Tuesday, September 2, 2008

Not Just Another Day at the Pool

Regrettably, Sunday was the last day our neighborhood pool would be open for the summer. We eat, sleep and breathe the pool in the summer. I can't help it. It's how I was raised. Growing up, my mom would pack snacks and a lunch and haul all four of us and our garb up to the neighborhood swimming pool from the time it opened until we saw my dad's car pull back into the subdivision that evening. We napped there, read there, ate there and of course swam there. We were tan like nobody's business. In fact, I'm not even sure tan begins to cover it. Oh, and those were the days before moms chased down squealing piglets to grease them up in SPF 249 like they do today, so if I seem fanatical about my yearly mole check at the dermatologist, it is not without cause.

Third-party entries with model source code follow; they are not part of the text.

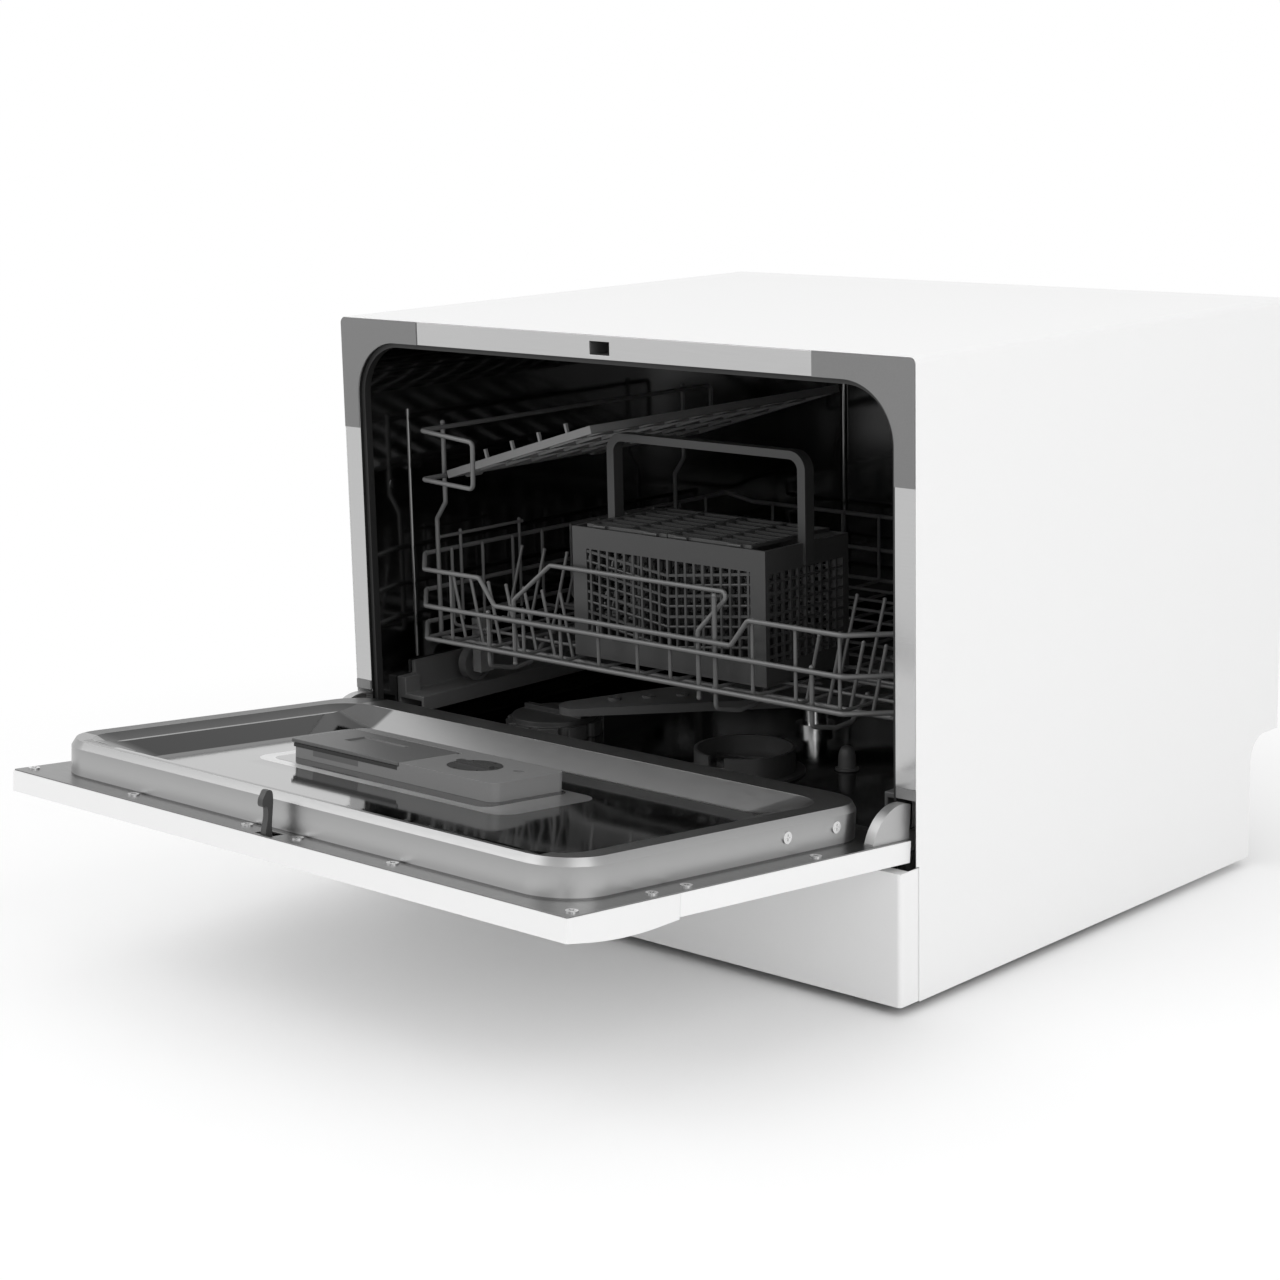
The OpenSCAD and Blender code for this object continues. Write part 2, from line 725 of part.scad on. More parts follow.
module control_panel() color("white") on_door() difference() {
    along_x(-door_half, 2 * door_half) panel_section(0);
    difference() {
        along_x(-door_half + 2.5, 2 * door_half - 5) panel_section(2.5);
        translate([-grip_half - 2.5, -door_reach, -door_t - 10]) cube([2 * grip_half + 5, 46, 19]);
    }
    translate([-door_half + 2.5, -door_reach + 2.5, -4]) cube([2 * door_half - 5, panel_len - 5, 10]);
    translate([-grip_half, -door_reach + 13, -door_t - 10]) cube([2 * grip_half, 28, 17]);
    translate([-grip_half + 6, -door_reach + 2.6, -door_t + 4]) cube([2 * grip_half - 12, 12, 20]);
    for (b = button_places) translate([b[0], button_y, -door_t - 10])
        cylinder(h = 20, r = button_r + free_gap);
    translate([-160, button_y - 9, -door_t - 10]) cube([64, 18, 20]);
}

module button(x) color("lightgray") on_door() translate([x, button_y, 0]) {
    translate([0, 0, button_z - 1.2]) cylinder(h = 9, r = button_r);
    translate([0, 0, button_z + 6]) cylinder(h = 1.8, r = button_r + 2);
}

module power_button() button(button_places[0][0]);
module program_button() button(button_places[1][0]);
module delay_button() button(button_places[2][0]);
module start_button() button(button_places[3][0]);

module display_window() color("black") on_door() {
    translate([-160 + 0.1, button_y - 8.9, button_z + 0.2]) cube([63.8, 17.8, 3]);
    translate([-162, button_y - 11, button_z + 3.15]) cube([68, 22, 1.6]);
}

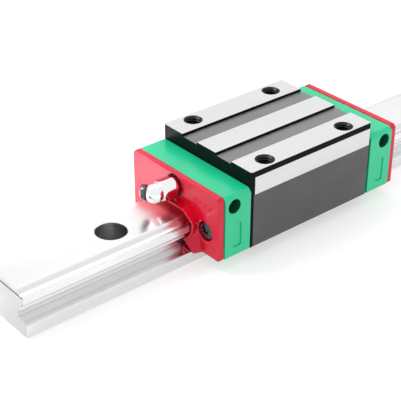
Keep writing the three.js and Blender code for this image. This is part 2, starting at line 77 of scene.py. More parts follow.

So with a wistful grin, I shimmy into my swimsuit one last time. I grab the beach bag and throw in only the essentials - towels, a few bottles of water and the digital camera since I have put off taking the yearly pool pictures of the boys and can no longer procrastinate or I'll be left with a glaring hole in the scrapbook where they should fall.

We troop up to the pool, drag some beach furniture around to "our spot", and giggle as the boys nearly pull off their ears in their haste to get shirts removed. I spotted my friend Becky's car in the parking lot, so I braved the water to get over to where she was calmly enjoying a novel. Unfortunately for her, I was accompanied by Bryant clinging for dear life to my neck like a spider monkey and squealing like only a four year old boy can. We chatted for a while about work and family and then she decided to pack up and head back home.

Bryant and I joined Steve and Brendan in the deep end where they were perfecting the breast stroke. Watch out Michael Phelps! Out of the corner of my eye, I saw a life guard jump into the water. I have only once EVER seen a life guard go into the water and that was when my friend Diane's brother broke his neck diving into the Harvest Bend pool, so I froze where I stood.

The teenage lifeguard went under the water once and came back up empty handed. He quickly went down again and came up with a woman who was limp and unresponsive. How long she had been down, I had no idea. The lilac tinge to her skin was frightening, but the part that chilled me to the bone was that she looked to be about my age and she might be dead. There were shouts of "Do CPR!" and "Call 911." As a mom, I was torn between the fact that I was holding my breath willing her to find hers and the decision of whether or not to shield my two kids from what was going on. After an eternal minute she came around, but her first sounds of consciousness were her daughter wailing "mommy, I want my mommy, what happened to my mommy". The little girls sobs were then joined by the sobs of her mother and nearly of mine.

She looked awake and alert as EMTs took her away, but I cannot get the video reel out of my head, nor the audio of sobs. I find the anxiety and panic with which I struggled in my early twenties threatening to choke my breath once again. I rationalize - this did not happen to you, it happened to her. But that doesn't help. This morning at work I had to say out loud,"Snap out of it!" I tried the only thing I knew to erase the thoughts and images from my mind, the word of God. I pulled a devotional book off of my classroom desk and read through every verse like a teenage girl frantically clawing through her closet. Romans 12:2 stopped me, "Do not conform any longer to the pattern of this world, but be transformed by the renewing of your mind. Then you will be able to test and approve what God's will is..." I could go for a renewing of my mind.

We ended that day with sno-cones and another dip before giving the pool the last backward glance of summer, but I think I held the boys a little tighter in their night time hugs and I think they held on just a little longer too.